What to work on:
Within the data that follows, set down exactly the lines from the one containing "wall_plate();" through the one containing "cad_parts[node].hide_render = cad_parts[node].hide_viewport", both ends included.
○ ○ ○ ○ ○
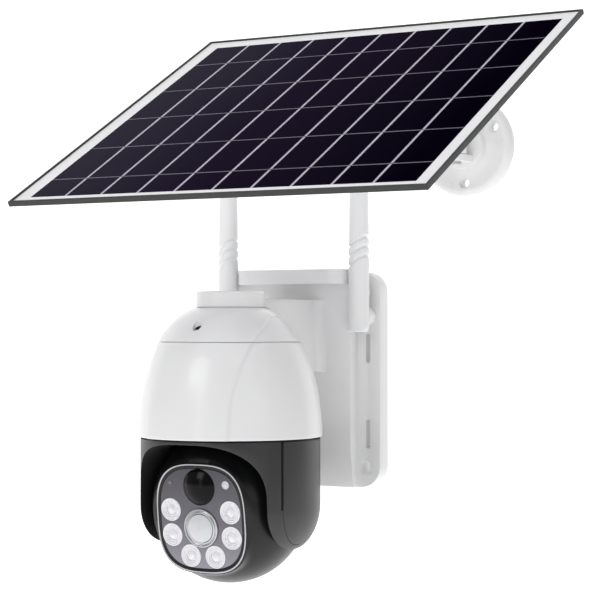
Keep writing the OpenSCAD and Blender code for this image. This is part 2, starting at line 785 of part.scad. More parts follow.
module panel_frame() color([0.13, 0.13, 0.14]) slope() translate([0, 0, panel_off - panel_t / 2]) difference() {
    translate([-panel_l / 2, -panel_w / 2, 0]) cube([panel_l, panel_w, panel_t]);
    translate([-panel_l / 2 + 1.2, -panel_w / 2 + 1.2, 1.2])
        cube([panel_l - 2.4, panel_w - 2.4, panel_t - 1.9]);
    translate([-panel_l / 2 + lip_w, -panel_w / 2 + lip_w, 1])
        cube([panel_l - 2 * lip_w, panel_w - 2 * lip_w, panel_t]);
    for (x = [-1, 1], y = [-1, 1]) translate([x * 23, y * 15, -1]) cylinder(r = 1.8, h = 4);
}

module panel_laminate() color([0.1, 0.08, 0.14]) slope() translate([0, 0, panel_off - panel_t / 2])
    translate([-panel_l / 2 + 1.3, -panel_w / 2 + 1.3, 1.3])
        cube([panel_l - 2.6, panel_w - 2.6, panel_t - 2.1]);

module junction_box() color("black") slope() translate([0, 62, panel_off - panel_t / 2 - 12.01]) difference() {
    union() {
        linear_extrude(12) round_rect(62, 40, 4);
        translate([-31, 0, 6]) rotate([0, -90, 0]) cylinder(r = 4, h = 6);
    }
    translate([-29, 0, 6]) rotate([0, -90, 0]) cylinder(r = 2, h = 20);
}

wall_plate();
plate_gasket();
arm_housing();
cover_screws();
antenna_board();
power_inlet();
power_button();
antenna_posts();
cap();
cap_screw();
cap_bolts();
shroud();
rim_seal();
chassis();
chassis_screws();
battery_cells();
battery_holder();
main_board();
pan_motor();
pan_bearing();
panel_flange();
swing_pin();
antenna_left();
antenna_right();
pan_pinion();
yoke_frame();
side_cover_left();
side_cover_right();
yoke_screws();
pan_gear();
pan_spindle();
spindle_nut();
tilt_pivots();
sun_gear();
tilt_pinion();
ball_front();
ball_rear();
ball_screws();
bezel_ring();
window();
led_lenses();
led_board();
lens_dome();
lens_barrel();
sensor_board();
pir_ring();
pir_lens();
light_sensors();
tilt_motor();
speaker();
panel_arm();
turn_pin();
knuckle();
tilt_pin();
tilt_knob();
panel_bracket();
bracket_screws();
panel_frame();
panel_laminate();
junction_box();
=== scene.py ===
"""Looks for the solar-powered pan and tilt security camera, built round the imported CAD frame."""

import json
from math import cos, degrees, pi, radians, sin, sqrt

import bmesh
import bpy
from mathutils import Matrix, Vector


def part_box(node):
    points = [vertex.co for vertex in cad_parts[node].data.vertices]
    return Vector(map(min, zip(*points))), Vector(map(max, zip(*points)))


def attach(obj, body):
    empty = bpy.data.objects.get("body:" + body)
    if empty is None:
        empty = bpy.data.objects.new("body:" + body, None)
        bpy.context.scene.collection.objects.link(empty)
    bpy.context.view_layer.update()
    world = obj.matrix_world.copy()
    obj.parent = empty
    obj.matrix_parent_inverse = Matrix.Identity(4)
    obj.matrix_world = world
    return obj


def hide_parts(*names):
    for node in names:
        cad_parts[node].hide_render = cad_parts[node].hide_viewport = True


MM = 0.001
TAU = 2 * pi
NEAR_AXIS = 0.0001    # radius in mm where a turned shape closes on its axis

VIEW_AZIMUTH = radians(29.5)
VIEW_PITCH = radians(0.94)
VIEW_FROM = (0.5872, -1.0496, 0.0314)
LENS_MM = 113.64
SKY_STRENGTH = 0.38
FLOOR_GLOW = 0.62

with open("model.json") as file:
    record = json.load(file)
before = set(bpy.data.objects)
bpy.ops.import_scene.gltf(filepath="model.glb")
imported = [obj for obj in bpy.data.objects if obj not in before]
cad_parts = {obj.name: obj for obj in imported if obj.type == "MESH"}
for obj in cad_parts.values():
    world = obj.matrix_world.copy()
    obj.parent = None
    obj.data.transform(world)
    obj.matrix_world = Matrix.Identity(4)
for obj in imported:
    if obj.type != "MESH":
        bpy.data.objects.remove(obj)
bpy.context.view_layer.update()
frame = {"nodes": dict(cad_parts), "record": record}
NODES = frame["nodes"]
scene = bpy.context.scene


# ---------------------------------------------------------------- shared places, from the frame

def joint(name):
    """The record's entry for a joint."""
    return next(j for j in frame["record"]["behaviour"]["joints"] if j["name"] == name)


PAN = Vector(joint("head_pan")["pos_m"])
TILT = Vector(joint("head_tilt")["pos_m"])


# ---------------------------------------------------------------- node-based materials

class Look:
    """A material with one Principled shader, and short calls that add procedural detail."""

    def __init__(self, name, color, rough, **sockets):
        self.mat = bpy.data.materials.new(name)
        self.mat.use_nodes = True
        self.tree = self.mat.node_tree
        self.shader = self.tree.nodes["Principled BSDF"]
        self.place = self.tree.nodes.new("ShaderNodeTexCoord").outputs["Object"]
        self.color = tuple(color) + (1,)
        self.set(**{"Base Color": self.color, "Roughness": rough})
        self.set(**sockets)
        self.normal = None

    def set(self, **sockets):
        for key, value in sockets.items():
            self.shader.inputs[key].default_value = value

    def node(self, kind, **settings):
        """A new node; a setting goes to the socket of that name, or else to the property."""
        made = self.tree.nodes.new(kind)
        for key, value in settings.items():
            if key in made.inputs:
                made.inputs[key].default_value = value
            else:
                setattr(made, key, value)
        return made

    def link(self, a, b):
        self.tree.links.new(a, b)

    def noise(self, scale, detail, stretch=(1, 1, 1)):
        """Value noise in object space; a stretch under 1 draws it out along that axis."""
        shift = self.node("ShaderNodeMapping")
        shift.inputs["Scale"].default_value = stretch
        self.link(self.place, shift.inputs["Vector"])
        made = self.node("ShaderNodeTexNoise", Scale=scale, Detail=detail)
        self.link(shift.outputs["Vector"], made.inputs["Vector"])
        return made.outputs["Fac"]

    def across(self, node, axis):
        """0 to 1 from one end of a CAD node's box to the other along an axis."""
        parts = self.node("ShaderNodeSeparateXYZ")
        self.link(self.place, parts.inputs["Vector"])
        low, high = (corner["XYZ".index(axis)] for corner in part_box(node))
        made = self.node("ShaderNodeMapRange", **{"From Min": low, "From Max": high})
        self.link(parts.outputs[axis], made.inputs["Value"])
        return made.outputs["Result"]

    def ramp(self, value, stops):
        """Colour from a value, by (position, colour) stops."""
        made = self.node("ShaderNodeValToRGB")
        points = made.color_ramp.elements
        while len(points) < len(stops):
            points.new(0.5)
        for point, (at, color) in zip(points, stops):
            point.position = at
            point.color = tuple(color) + (1,)
        self.link(value, made.inputs["Fac"])
        return made.outputs["Color"]

    def tint(self, scale, amount, stretch=(1, 1, 1)):
        """Slow variation in brightness round the base colour."""
        dark = [c * (1 - amount) for c in self.color[:3]]
        light = [min(1, c * (1 + amount)) for c in self.color[:3]]
        color = self.ramp(self.noise(scale, 4, stretch), [(0.3, dark), (0.7, light)])
        self.link(color, self.shader.inputs["Base Color"])
        return self

    def uneven(self, scale, low, high):
        """Roughness that varies a little over the surface."""
        made = self.node("ShaderNodeMapRange", **{"To Min": low, "To Max": high})
        self.link(self.noise(scale, 5), made.inputs["Value"])
        self.link(made.outputs["Result"], self.shader.inputs["Roughness"])
        return self

    def grain(self, scale, depth, strength=0.3, stretch=(1, 1, 1)):
        """Fine bump; depth in metres."""
        made = self.node("ShaderNodeBump", Strength=strength, Distance=depth)
        self.link(self.noise(scale, 2, stretch), made.inputs["Height"])
        if self.normal:
            self.link(self.normal, made.inputs["Normal"])
        self.normal = made.outputs["Normal"]
        self.link(self.normal, self.shader.inputs["Normal"])
        return self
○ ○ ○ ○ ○
Result of this exercise:
wall_plate();
plate_gasket();
arm_housing();
cover_screws();
antenna_board();
power_inlet();
power_button();
antenna_posts();
cap();
cap_screw();
cap_bolts();
shroud();
rim_seal();
chassis();
chassis_screws();
battery_cells();
battery_holder();
main_board();
pan_motor();
pan_bearing();
panel_flange();
swing_pin();
antenna_left();
antenna_right();
pan_pinion();
yoke_frame();
side_cover_left();
side_cover_right();
yoke_screws();
pan_gear();
pan_spindle();
spindle_nut();
tilt_pivots();
sun_gear();
tilt_pinion();
ball_front();
ball_rear();
ball_screws();
bezel_ring();
window();
led_lenses();
led_board();
lens_dome();
lens_barrel();
sensor_board();
pir_ring();
pir_lens();
light_sensors();
tilt_motor();
speaker();
panel_arm();
turn_pin();
knuckle();
tilt_pin();
tilt_knob();
panel_bracket();
bracket_screws();
panel_frame();
panel_laminate();
junction_box();
=== scene.py ===
"""Looks for the solar-powered pan and tilt security camera, built round the imported CAD frame."""

import json
from math import cos, degrees, pi, radians, sin, sqrt

import bmesh
import bpy
from mathutils import Matrix, Vector


def part_box(node):
    points = [vertex.co for vertex in cad_parts[node].data.vertices]
    return Vector(map(min, zip(*points))), Vector(map(max, zip(*points)))


def attach(obj, body):
    empty = bpy.data.objects.get("body:" + body)
    if empty is None:
        empty = bpy.data.objects.new("body:" + body, None)
        bpy.context.scene.collection.objects.link(empty)
    bpy.context.view_layer.update()
    world = obj.matrix_world.copy()
    obj.parent = empty
    obj.matrix_parent_inverse = Matrix.Identity(4)
    obj.matrix_world = world
    return obj


def hide_parts(*names):
    for node in names:
        cad_parts[node].hide_render = cad_parts[node].hide_viewport = True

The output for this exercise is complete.